Le monarque, qui aura quelque dignité, attendra. Celui qui auroit l’âme vraiment grande, dédaigneroit peut-être une ſorte d’encens prodiguée, dans tous les ſiècles, au vice indiſtinctement & à la vertu. Au moment où l’on graveroit autour de ſa ſtatue : À TRÈS-GRAND, TRÈS-BON, TRÈS-PUISSANT, TRÈS-GLORIEUX, TRÈS-MAGNIFIQUE prince un tel, il ſe rappelleroit que les mêmes titres furent gravés ſous un Tibère, un Domitien, un Caligula ; & il s’écrieroit avec un digne Romain ; « Épargnez-moi un hommage trop ſuſpect. Loin de moi des honneurs flétris. Mon temple eſt dans vos cœurs. C’eſt-là que mon image eſt belle & qu’elle durera ».

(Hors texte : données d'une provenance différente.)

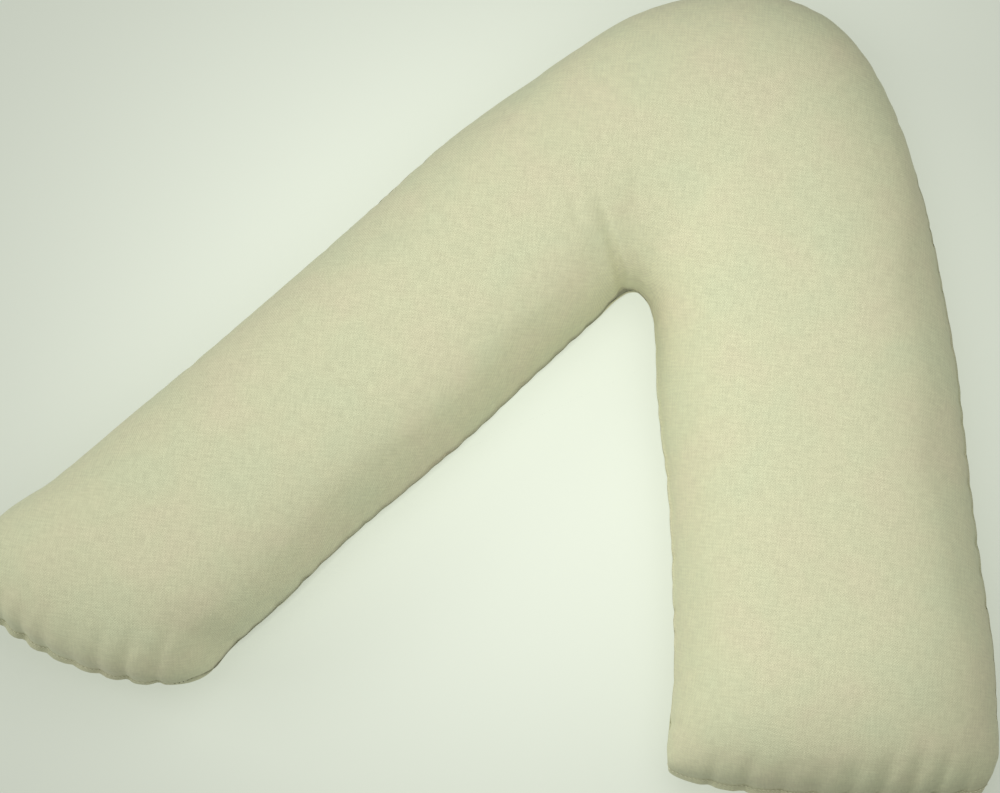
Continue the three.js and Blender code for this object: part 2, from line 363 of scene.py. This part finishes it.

En effet, quelle que ſoit la ſolidité que ſon donne aux monumens, un peu plutôt un peu plus tard, le tems les frappe & les renverſe. La pointe de ſa faulx s’émouſſe, au contraire, ſur la page de l’hiſtoire. Elle ne peut rien, ni ſur le cœur, ni ſur la mémoire de l’homme. La vénération ſe tranſmet d’âge en âge ; & les ſiècles qui ſe ſuccèdent en ſont les éternels échos. Flots orgueilleux de la Seine, ſoulevez-vous, ſi vous l’oſez : vous emporterez, & nos ponts, & la ſtatue de Henri : mais ſon nom reſtera. C’eſt devant la ſtatue de ce bon roi, que le peuple attendri, que l’étranger s’arrête. Si l’on viſite auſſi les monumens qui vous ſont conſacrés, ſouverains, ne vous en impoſez pas. Ce ne ſont pas vos perſonnes qu’on vient honorer ; c’eſt l’ouvrage de l’art qu’on vient admirer : encore regrette-t-on qu’un talent ſublime, qui ſe devoit à la vertu, ſe ſoit baſſement proſtitué au crime. Aux pieds de votre ſtatue, quelle eſt la pensée du citoyen & de l’étranger, lorſqu’il ſe voit entouré de malheureux, dont l’aſpect lui montre la misère, & dont la voix plaintive ſollicite un modique ſecours ? N’eſt-ce pas comme s’ils diſoient : VOIS ET SOULAGE LE MAL QUE CET HOMME DE BRONZE NOUS A FAIT. Élevez des ſtatues aux grands hommes de votre nation, & l’on y cherchera la vôtre. Mais il n’y a qu’un homme & qu’une ſtatue dans toutes les contrées ſoumiſes à la tyrannie. La, le bronze parle, & le marbre dit : PEUPLES, APPRENEZ QUE JE SUIS TOUT, ET QUE VOUS N’ÊTES RIEN. Et qu’on me pardonne cet écart. L’écrivain ſeroit trop à plaindre, s’il ne ſe livroit pas quelquefois au ſentiment qui l’oppreſſe.